In the 45 years following its initial description, no plausible explanations could be found for the association between aortic valve stenosis and gastrointestinal bleeding. Indeed, the association itself was questioned by a number of researchers. Several studies demonstrated a statistically significant association between aortic stenosis and gastrointestinal bleeding, and in 1987 King et al. even noted the successful resolution of bleeding symptoms with aortic valve replacement in 93% of people, compared to just 5% in people where the bleeding was treated surgically. However, the potential causal association between the two conditions remained elusive and controversial.

Several hypotheses for the association were proposed, the most prominent being the idea that there is no causal relationship between aortic stenosis and gastrointestinal bleeding, they are both just common conditions in the elderly, and they sometimes overlap.

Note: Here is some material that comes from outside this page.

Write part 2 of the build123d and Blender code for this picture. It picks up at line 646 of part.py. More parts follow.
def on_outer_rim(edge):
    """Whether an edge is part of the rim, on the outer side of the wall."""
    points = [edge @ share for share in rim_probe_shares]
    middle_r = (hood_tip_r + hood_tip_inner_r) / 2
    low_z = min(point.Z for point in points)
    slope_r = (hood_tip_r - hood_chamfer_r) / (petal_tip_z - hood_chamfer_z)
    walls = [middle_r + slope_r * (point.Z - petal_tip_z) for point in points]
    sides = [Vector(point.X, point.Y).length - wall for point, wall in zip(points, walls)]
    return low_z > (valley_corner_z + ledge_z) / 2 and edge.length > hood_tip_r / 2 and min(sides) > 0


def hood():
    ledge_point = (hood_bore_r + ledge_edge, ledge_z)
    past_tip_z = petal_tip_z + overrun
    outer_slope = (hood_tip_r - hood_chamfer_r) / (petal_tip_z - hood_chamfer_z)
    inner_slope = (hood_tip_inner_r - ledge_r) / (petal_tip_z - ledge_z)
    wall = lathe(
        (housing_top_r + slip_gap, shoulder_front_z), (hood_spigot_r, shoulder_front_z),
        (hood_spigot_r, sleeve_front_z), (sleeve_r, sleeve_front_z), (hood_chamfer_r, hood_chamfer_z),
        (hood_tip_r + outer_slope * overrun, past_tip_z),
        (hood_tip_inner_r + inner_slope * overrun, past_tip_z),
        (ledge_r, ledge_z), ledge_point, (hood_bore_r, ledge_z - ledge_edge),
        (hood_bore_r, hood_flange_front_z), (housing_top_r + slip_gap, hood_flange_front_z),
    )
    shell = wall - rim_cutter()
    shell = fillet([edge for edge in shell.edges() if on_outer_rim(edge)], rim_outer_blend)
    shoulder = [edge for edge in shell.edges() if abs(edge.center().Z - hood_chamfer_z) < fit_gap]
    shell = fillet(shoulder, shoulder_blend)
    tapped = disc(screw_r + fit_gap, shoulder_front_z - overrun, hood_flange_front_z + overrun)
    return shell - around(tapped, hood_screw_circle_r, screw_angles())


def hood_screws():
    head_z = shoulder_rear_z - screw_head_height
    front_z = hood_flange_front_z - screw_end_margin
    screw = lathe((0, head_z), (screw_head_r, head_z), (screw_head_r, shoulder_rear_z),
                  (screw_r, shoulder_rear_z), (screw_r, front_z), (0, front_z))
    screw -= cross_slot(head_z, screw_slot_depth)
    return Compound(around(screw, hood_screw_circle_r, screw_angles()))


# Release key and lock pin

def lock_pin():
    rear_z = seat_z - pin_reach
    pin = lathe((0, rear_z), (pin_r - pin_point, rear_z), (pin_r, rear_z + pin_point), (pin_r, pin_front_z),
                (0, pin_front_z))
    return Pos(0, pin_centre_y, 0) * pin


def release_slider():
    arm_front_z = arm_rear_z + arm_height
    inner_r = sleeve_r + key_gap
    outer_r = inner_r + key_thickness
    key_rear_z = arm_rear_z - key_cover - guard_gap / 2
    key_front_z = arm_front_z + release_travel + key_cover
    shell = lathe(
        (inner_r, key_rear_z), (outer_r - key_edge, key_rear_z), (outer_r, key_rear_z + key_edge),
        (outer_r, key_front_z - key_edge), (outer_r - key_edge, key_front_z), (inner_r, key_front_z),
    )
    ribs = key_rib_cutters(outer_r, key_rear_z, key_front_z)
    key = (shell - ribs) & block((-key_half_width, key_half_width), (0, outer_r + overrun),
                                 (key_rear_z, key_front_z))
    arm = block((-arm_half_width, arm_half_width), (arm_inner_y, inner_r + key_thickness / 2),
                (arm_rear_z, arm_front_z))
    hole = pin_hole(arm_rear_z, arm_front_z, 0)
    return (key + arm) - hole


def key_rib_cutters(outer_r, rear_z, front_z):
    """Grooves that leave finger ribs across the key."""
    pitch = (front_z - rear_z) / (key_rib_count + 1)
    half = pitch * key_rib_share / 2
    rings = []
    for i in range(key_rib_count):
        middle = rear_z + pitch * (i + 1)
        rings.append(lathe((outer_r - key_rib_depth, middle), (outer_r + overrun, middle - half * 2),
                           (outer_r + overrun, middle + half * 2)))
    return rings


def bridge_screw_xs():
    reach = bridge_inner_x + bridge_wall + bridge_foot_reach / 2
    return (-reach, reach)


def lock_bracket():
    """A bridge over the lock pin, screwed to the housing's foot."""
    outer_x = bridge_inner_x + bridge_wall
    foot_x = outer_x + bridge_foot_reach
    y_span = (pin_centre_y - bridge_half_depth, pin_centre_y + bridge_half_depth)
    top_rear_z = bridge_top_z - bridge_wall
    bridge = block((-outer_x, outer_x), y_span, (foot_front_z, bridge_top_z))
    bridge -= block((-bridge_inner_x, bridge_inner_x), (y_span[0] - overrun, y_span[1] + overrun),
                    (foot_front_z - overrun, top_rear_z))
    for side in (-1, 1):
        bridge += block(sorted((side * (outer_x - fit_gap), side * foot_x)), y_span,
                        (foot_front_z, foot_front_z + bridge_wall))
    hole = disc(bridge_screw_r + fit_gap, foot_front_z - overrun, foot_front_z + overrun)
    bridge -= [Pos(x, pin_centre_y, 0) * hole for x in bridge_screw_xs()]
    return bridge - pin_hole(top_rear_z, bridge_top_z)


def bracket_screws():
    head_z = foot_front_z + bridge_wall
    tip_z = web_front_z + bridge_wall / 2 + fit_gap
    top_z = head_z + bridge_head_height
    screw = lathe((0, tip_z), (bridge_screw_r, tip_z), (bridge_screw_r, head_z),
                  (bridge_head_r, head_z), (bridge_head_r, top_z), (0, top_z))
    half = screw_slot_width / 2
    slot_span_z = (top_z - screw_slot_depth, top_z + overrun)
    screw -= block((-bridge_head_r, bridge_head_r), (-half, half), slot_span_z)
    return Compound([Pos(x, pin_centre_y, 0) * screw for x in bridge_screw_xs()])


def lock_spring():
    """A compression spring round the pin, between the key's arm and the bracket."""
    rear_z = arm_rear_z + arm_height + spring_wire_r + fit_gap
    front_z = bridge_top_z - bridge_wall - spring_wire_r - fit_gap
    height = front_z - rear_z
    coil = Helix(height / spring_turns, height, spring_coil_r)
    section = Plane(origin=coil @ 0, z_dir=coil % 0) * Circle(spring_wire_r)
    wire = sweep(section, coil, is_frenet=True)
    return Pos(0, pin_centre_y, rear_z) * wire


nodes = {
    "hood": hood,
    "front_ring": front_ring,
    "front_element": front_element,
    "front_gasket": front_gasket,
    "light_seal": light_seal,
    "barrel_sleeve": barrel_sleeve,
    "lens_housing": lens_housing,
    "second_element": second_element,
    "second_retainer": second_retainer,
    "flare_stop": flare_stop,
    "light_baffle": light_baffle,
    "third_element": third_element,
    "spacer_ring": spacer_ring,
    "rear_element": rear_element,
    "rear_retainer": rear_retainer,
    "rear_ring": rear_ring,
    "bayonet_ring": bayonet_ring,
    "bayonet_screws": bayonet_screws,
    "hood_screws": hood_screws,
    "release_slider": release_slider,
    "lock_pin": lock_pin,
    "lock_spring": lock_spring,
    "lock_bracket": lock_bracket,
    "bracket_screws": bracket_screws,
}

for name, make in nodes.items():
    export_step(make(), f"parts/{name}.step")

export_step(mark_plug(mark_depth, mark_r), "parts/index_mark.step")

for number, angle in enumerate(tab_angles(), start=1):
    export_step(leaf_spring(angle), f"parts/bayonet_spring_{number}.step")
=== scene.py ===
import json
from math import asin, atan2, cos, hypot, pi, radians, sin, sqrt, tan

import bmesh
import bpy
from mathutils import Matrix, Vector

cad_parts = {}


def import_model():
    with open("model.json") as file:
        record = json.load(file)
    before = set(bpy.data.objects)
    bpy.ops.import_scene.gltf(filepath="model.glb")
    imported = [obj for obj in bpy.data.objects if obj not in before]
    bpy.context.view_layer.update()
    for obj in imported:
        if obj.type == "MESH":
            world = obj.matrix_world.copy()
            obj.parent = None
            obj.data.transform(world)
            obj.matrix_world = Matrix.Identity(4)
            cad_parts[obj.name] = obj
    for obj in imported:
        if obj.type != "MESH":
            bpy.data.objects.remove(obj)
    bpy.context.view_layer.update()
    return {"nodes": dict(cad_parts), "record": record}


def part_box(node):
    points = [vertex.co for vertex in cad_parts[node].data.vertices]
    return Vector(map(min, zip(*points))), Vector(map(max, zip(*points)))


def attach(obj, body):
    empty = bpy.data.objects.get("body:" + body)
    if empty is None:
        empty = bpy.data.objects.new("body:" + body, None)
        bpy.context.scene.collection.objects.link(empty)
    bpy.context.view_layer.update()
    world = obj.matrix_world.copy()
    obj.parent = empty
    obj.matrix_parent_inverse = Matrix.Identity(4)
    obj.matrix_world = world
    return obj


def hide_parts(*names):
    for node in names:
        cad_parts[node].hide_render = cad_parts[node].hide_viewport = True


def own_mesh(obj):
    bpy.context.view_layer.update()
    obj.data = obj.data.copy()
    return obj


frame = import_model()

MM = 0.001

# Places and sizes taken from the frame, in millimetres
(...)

Other hypotheses included hypoxia of the colonic mucosa and bowel ischemia due to low blood flow, both of which were discounted by later research. Another early hypothesis of note was proposed by Greenstein et al. in 1986. They suggested that GI bleeding could be caused by thinning of the wall of the cecum due to abnormal pulse waves in the ileocolic artery (an artery that supplies blood to the cecum) causing dilation of that artery. Specifically, they note that the usual anacrotic and dicrotic notches were absent from the pulse waves of their people with aortic stenosis. There has been no further research investigating this hypothesis, however, as it has been eclipsed by newer research into acquired von Willebrand's disease.

The important role of depletion of von Willebrand factor in aortic stenosis was first proposed in 1992 by Warkentin et al. They noted a known association between aortic stenosis (in addition to other cardiac diseases) and acquired von Willebrand's disease type IIA, which is corrected by surgical replacement of the aortic valve. They also noted that von Willebrand's disease is known to cause bleeding from angiodysplasia. Based on these facts, they hypothesized that acquired von Willebrand's disease is the true culprit behind gastrointestinal bleeding in aortic stenosis. They also proposed a possible mechanism for the acquired von Willebrand's disease, noting that von Willebrand factor is most active in 'high shear' vessels (meaning small vessels in which blood flows rapidly). They used this fact to hypothesize that this may mean that von Willebrand factor is activated in the narrowed stenotic aortic valve and thus cleared from circulation at a much higher rate than in healthy individuals.

This hypothesis received strong support in 2003 by the publication of a report by Vincentelli et al. that demonstrated a strong association between von Willebrand factor defects and the severity of aortic valve stenosis. They also showed these defects resolved within hours following aortic valve replacement surgery and remained resolved in most people, although in some people the von Willebrand factor defects had returned at six months. Following this observation the shear stress dependent depletion of von Willebrand factor was confirmed, and the protease responsible, ADAMTS13, was identified.